Even if you operate with subcontractors, verify their own workers' comp coverage. Arizona courts have found that improperly classified workers can still create liability for the hiring business.
Contractor License Bond (ROC Bond)
If your business holds—or should hold—an ROC license for tree work that crosses into landscaping or site work, Arizona requires a surety bond as part of that license. Bond amounts vary by license class:
| ROC License Class | Typical Bond Requirement |
|---|---|
| B-1 General Small Commercial | $5,000–$15,000 (varies) |
| L-41 Landscape Contractor | $4,500–$9,000 (varies) |
| Dual-licensed scenarios | Confirm with ROC directly |
These are surety bonds, not insurance—they protect the client if you fail to complete contracted work or violate licensing rules. They don't protect your business from liability claims.
Umbrella / Excess Liability
For businesses running multiple crews, operating bucket trucks, or taking on commercial accounts (retail centers, city contracts, HOA common areas), a commercial umbrella policy adds an extra layer above your general liability and commercial auto limits. Coverage in the $1–$5 million range is common for mid-size operators and often required for municipal or county work in Maricopa County.
Equipment and Inland Marine Coverage
Chippers, stump grinders, and aerial lifts are expensive assets that don't stay on one property. Inland marine insurance (sometimes called "tools and equipment" coverage) protects gear in transit and on job sites—where standard commercial property insurance typically won't apply.
In Peoria's extreme heat, equipment failures and fires are real risks. Make sure your policy covers heat-related mechanical damage if that's an option your insurer offers.
What to Do Before Your Next Renewal
- Audit your subcontractor certificates. Collect current COIs (Certificates of Insurance) from every sub before they set foot on a job site.
- Confirm your general liability policy covers aerial work at the heights your crews actually work.
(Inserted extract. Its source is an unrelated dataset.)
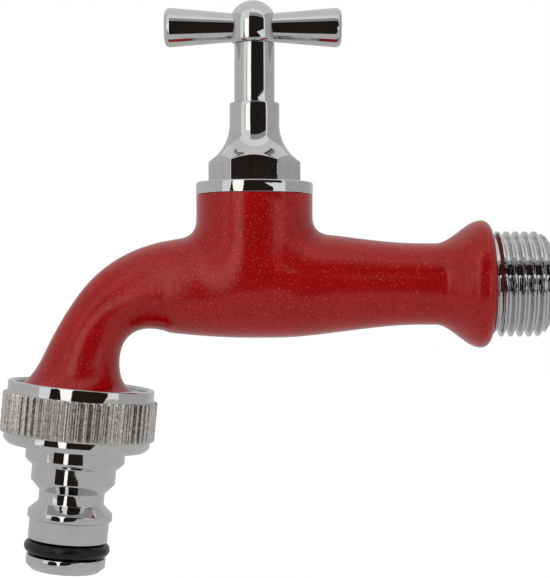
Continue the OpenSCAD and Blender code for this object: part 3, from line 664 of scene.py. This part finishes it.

- Check HOA contract requirements proactively. Many communities in Peoria's master-planned areas (Vistancia, Trilogy, Lake Pleasant Heights) have specific minimum limits written into vendor agreements.
- Verify your ROC bond is current and matches your active license classifications—the Arizona ROC's online lookup tool makes this quick.
- Review your workers' comp payroll classification codes. Tree trimmers and arborists are classified differently from general laborers, and misclassification can trigger audits or coverage gaps.
Listing Your Business with Confidence
Customers searching the outdoor directory for Peoria tree services increasingly filter for licensed, insured operators—especially after high-value storm damage. Displaying your credentials prominently, both in your profile and on any listing platforms you use, is a straightforward competitive advantage. If you haven't claimed your spot among businesses in Peoria, or aren't yet visible to local searchers, now is a good time to list your business free and show prospective clients exactly what coverage you carry.
The Bottom Line
Insurance, bonding, and workers' comp aren't overhead to minimize—they're the infrastructure that lets a Peoria tree business take on larger accounts, satisfy HOA vendor requirements, and survive the one bad day every outdoor contractor eventually faces. Review your coverage stack annually, keep certificates current, and make your credentials visible. That combination does more for business growth than almost any marketing tactic.